Ignoring demonstrated interest at schools that track it. Tulane, Northeastern, Case Western, and many schools ranked 20 to 50 track demonstrated interest and penalize applicants who have never visited, attended a webinar, or opened an email.

Building the list based entirely on rankings. A family that picks 12 schools from the U.S. News top 25 without considering major strength, campus culture, or financial fit is making a $350,000 decision based on a magazine ranking.

Not including a likely school you would be happy to attend. Every student needs at least two schools where admission is highly probable and where the student would genuinely be excited to enroll.

Waiting until senior year to build the list. The strongest lists are built during spring of junior year. For a complete month-by-month timeline, see our admissions calendar.

How Do You Finalize Your College List?

Start with 20 to 25 schools in your research phase. Visit or virtually tour as many as possible. Run net price calculators for every school. Read the supplemental essay prompts – if you cannot imagine writing a genuine, specific “Why This School” essay, the school does not belong on your list.
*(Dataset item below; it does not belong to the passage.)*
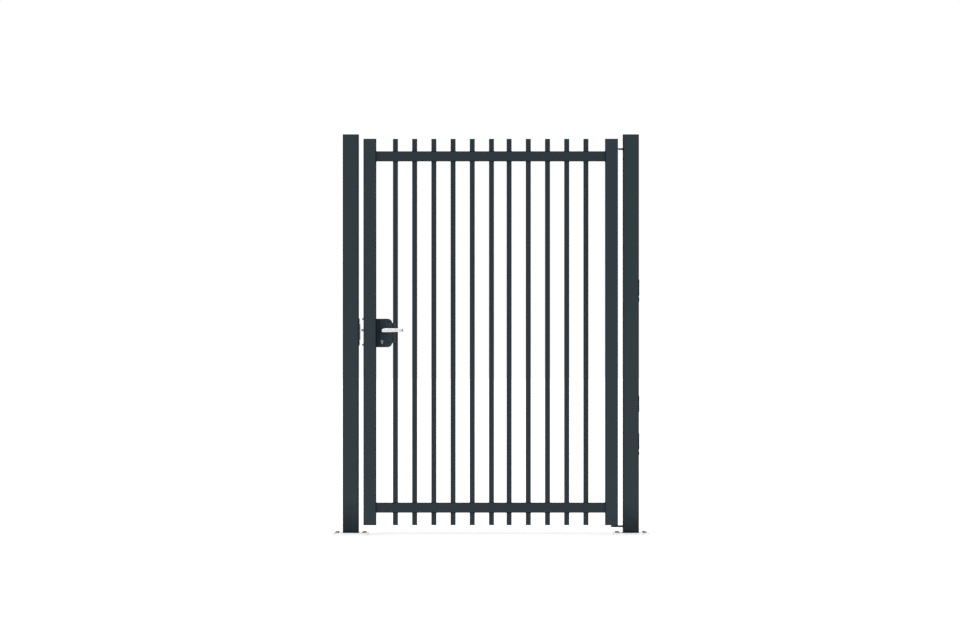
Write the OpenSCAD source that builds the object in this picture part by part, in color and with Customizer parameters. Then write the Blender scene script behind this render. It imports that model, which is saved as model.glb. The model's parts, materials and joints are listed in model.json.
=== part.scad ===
// Single-leaf steel garden gate between its two posts.
// The frame stands on the ground with +Z up. The origin is the centre of the
// hinge post's base plate, on its underside. The front faces -Y and the leaf
// runs from the hinge post towards -X. Lengths are in millimetres.

/* [Posts] */
// Outside width of the square post tubes
post_size = 80; // [60:1:120]
// Wall of the post tubes
post_wall = 3; // [2:0.5:5]
// Outside corner radius of the post tubes
post_corner = 6; // [4:0.5:10]
// Height of the posts above the top of the leaf
post_above_leaf = 22; // [5:1:100]
// Thickness of the flat caps on the posts
post_cap_t = 4; // [3:0.5:8]

/* [Base plates] */
// Side of the square base plates
plate_w = 180; // [150:1:260]
// Thickness of the base plates
plate_t = 10; // [6:1:20]
// Corner radius of the base plates
plate_corner = 10; // [4:1:20]
// Distance between the anchor holes, both ways
anchor_spacing = 136; // [120:1:140]
// Radius of the anchor holes
anchor_hole_r = 7; // [5:0.5:9]

/* [Leaf] */
// Overall width of the leaf
leaf_w = 1278; // [1000:1:1500]
// Overall height of the leaf
leaf_h = 1940; // [1400:1:2200]
// Height of the leaf above the base plates
leaf_lift = 38; // [25:1:120]
// Gap between the hinge post and the leaf
hinge_gap = 25; // [20:0.5:40]
// Gap between the latch post and the leaf
latch_gap = 23.5; // [22:0.5:40]
// Width of the two stiles, seen from the front
stile_w = 64; // [56:1:80]
// Depth of the two stiles, front to back
stile_d = 60; // [54:1:80]
// Wall of the stiles
stile_wall = 2.5; // [1.5:0.5:4]
// Outside corner radius of the stiles
stile_corner = 4; // [3:0.5:8]
// Height of the rails
rail_h = 50; // [30:1:80]
// Depth of the rails, front to back
rail_d = 40; // [34:1:52]
// Wall of the rails
rail_wall = 2; // [1.5:0.5:4]
// Outside corner radius of the rails
rail_corner = 3; // [2.5:0.5:6]
// Distance from each end of the leaf to the nearer rail
rail_inset = 62.5; // [20:0.5:200]

/* [Bars] */
// Side of the square bars
bar_size = 25; // [16:1:30]
// Wall of the bars
bar_wall = 1.5; // [1:0.5:2.5]
// Outside corner radius of the bars
bar_corner = 2; // [1.5:0.5:4]
// Width of the one bay in the middle that takes up the odd length
middle_bay = 88.5; // [50:0.5:140]
// Thickness of the caps on stiles and bars
end_cap_t = 3; // [2:0.5:6]

/* [Hinges] */
// Distance of the pivot line from the stile's face towards the post
pivot_inset = 15; // [13:0.5:20]
// Thickness of the steel hinge plates
hinge_plate_t = 8; // [6:1:12]
// Width of the hinge plates, front to back
hinge_plate_w = 40; // [30:1:40]
// Distance of the upper hinge plate's middle from the top of the leaf
upper_hinge_drop = 51; // [35:1:52]
// Radius of the lower pivot pin
lower_pin_r = 8; // [6:0.5:10]
// Length of the lower pivot pin above its plate
lower_pin_l = 34; // [20:1:60]
// Radius of the upper pivot pin
upper_pin_r = 6; // [4:0.5:8]
// Width of the upper tongue, front to back
tongue_w = 24; // [20:1:28]
// Gap between the lower hinge plate and the leaf, taken up by the thrust washer
foot_gap = 2; // [1.5:0.1:4]

/* [Lock] */
// Height of the lever's axis above the leaf's lower end
handle_height = 979; // [700:1:1100]
// Height of the lock case
lock_h = 143; // [130:1:180]
// Depth of the lock case, front to back
lock_d = 40; // [32:1:52]
// Thickness of the lock's two covers
cover_t = 4; // [2:0.5:8]
// Width of the case that the covers leave bare beside the stile
cover_start = 20; // [8:1:20]
// Step from the case's edge in to the cover's edge
cover_step = 1.5; // [0.5:0.5:4]
// Radius of the lock's outer corners
lock_corner = 25; // [8:1:30]
// Height of the lever's axis above the middle of the case
handle_rise = 14; // [5:1:20]
// Distance of the lever's axis from the stile
handle_set = 38; // [37:1:42]
// Distance of the key cylinder from the stile
cylinder_set = 30; // [29:1:42]
// Distance of the key cylinder below the lever's axis
cylinder_drop = 56; // [48:1:60]
// How far the latch bolt stands out of the stile at rest
latch_out = 11; // [8:0.5:14]
// Height of the latch bolt
latch_h = 12; // [10:1:20]
// Depth of the latch bolt, front to back
latch_d = 12; // [8:1:16]

/* [Lever] */
// Reach of the lever from its axis to its outer bend
lever_reach = 98; // [90:1:130]
// Height of the lever at its axis
lever_h = 21; // [18:1:26]
// Height of the lever at its tip
lever_tip_h = 17; // [12:1:26]
// Thickness of the lever, front to back
lever_t = 12; // [8:1:14]
// Outer radius of the bend that turns the lever's tip back to the gate
lever_bend_r = 24; // [16:1:26]
// Length of the lever behind its bend
lever_return = 6; // [0:1:12]
// Clear space for fingers between the lock cover and the lever
finger_space = 34; // [28:1:50]

/* [Keep] */
// Height of the keep plate
keep_h = 136; // [130:1:180]
// Depth of the keep plate, front to back
keep_d = 40; // [30:1:60]
// Thickness of the keep plate
keep_plate_t = 4; // [2:0.5:5]
// How far the keep's body stands off the post
keep_body_out = 7.5; // [6:0.5:9]
// Height of the keep's body
keep_body_h = 80; // [60:1:84]
// Width of the two slots for the keep's screws
keep_slot_w = 7; // [5:0.5:8]
// Length of the two slots for the keep's screws
keep_slot_l = 18; // [10:1:24]

/* [Fence clips] */
// Thickness of the flat clips on the hinge post's outer side
clip_t = 2.5; // [1.5:0.5:5]
// Length of one clip
clip_h = 82; // [50:1:100]
// Depth of one clip, front to back
clip_d = 30; // [20:1:60]
// Lower end of the low clip above the base plate
clip_low_z = 417; // [200:1:480]
// Lower end of the middle clip above the base plate
clip_mid_z = 606; // [600:1:800]
// Lower end of the high clip above the base plate
clip_high_z = 1189; // [1000:1:1250]

/* [Hidden] */
$fn = 48;
// Gap between a piece and the piece that it sits in
seat = 0.3;
// Play of a pin in its hole, on the radius
pin_play = 0.05;
// Gap between the leaf and fixed pieces that it swings past
swing_clear = 5;
// How far a cut runs past the piece that it cuts
overshoot = 1;

bar_count = 11;
bars_by_latch = 6;

// Heights
leaf_z0 = plate_t + leaf_lift;
leaf_z1 = leaf_z0 + leaf_h;
post_z1 = leaf_z1 + post_above_leaf;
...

Then narrow to 8 to 12 using this filter: Can I write a compelling supplemental essay for this school? Would I be happy attending if it were my only acceptance? Can my family afford the likely net price? Does this school offer my intended area of study at the level I want? Does my admissions profile give me a realistic chance? If any answer is no, replace the school.

Final Thoughts

Understanding how to build a college list matters because it is not a list of dreams – it is a strategic portfolio designed to maximize the probability that your child ends up at a school where they will thrive academically, socially, and financially. The families who build the best lists start early, research deeply, and resist the temptation to add “one more reach.”

At Oriel Admissions, our team of former admissions officers from Harvard, Princeton, and Columbia builds college lists with families every year. We combine institutional knowledge of how admissions committees evaluate applications with data-driven analysis of each student’s competitive position. Schedule a consultation to start building your list.

Sources: NACAC State of College Admission Report, 2025. Common Application Annual Report, 2025. College Board Net Price Calculator data, 2025-2026. Institutional Common Data Sets, 2024-2025. Class of 2030 acceptance rate data from institutional press releases, March-April 2026.

Frequently Asked Questions

How many colleges should I apply to?

The ideal number is 8 to 12 schools for students targeting top-25 universities (NACAC, 2025). This breaks down to 2 to 4 reach schools, 3 to 5 target schools, and 2 to 3 likely schools. Applying to more than 15 has diminishing returns because essay quality drops significantly.

Should I apply to all 8 Ivy League schools?

No. A stronger approach is selecting 2 to 3 Ivies that genuinely fit, then filling the rest of your list with non-Ivy reaches, targets, and likely schools.

What is a good reach target safety school split?

2 to 4 reaches (under 10%), 3 to 5 targets (10-30%), and 2 to 3 likely schools (above 30%). In 2026, anything under 15% is a reach for everyone.

Does applying to more colleges increase your chances?

Mathematically yes, but practically no. Each additional application beyond 12 dilutes essay quality. The optimal strategy is 8 to 12 schools with exceptional applications.

How do I choose between Early Decision schools?

Choose based on genuine fit, not acceptance rate. ED is binding, so you cannot compare financial aid offers. Run the net price calculator, visit both campuses, and choose where you would thrive for four years.

What colleges track demonstrated interest?

Tulane, Northeastern, Lehigh, Case Western, American, GWU, and many schools ranked 20 to 50. Ivy League schools, MIT, Stanford, and Caltech do not officially track it.

When should you start building a college list?

Spring of junior year. Start with 20 to 25 schools, then narrow to 8 to 12 by August of senior year.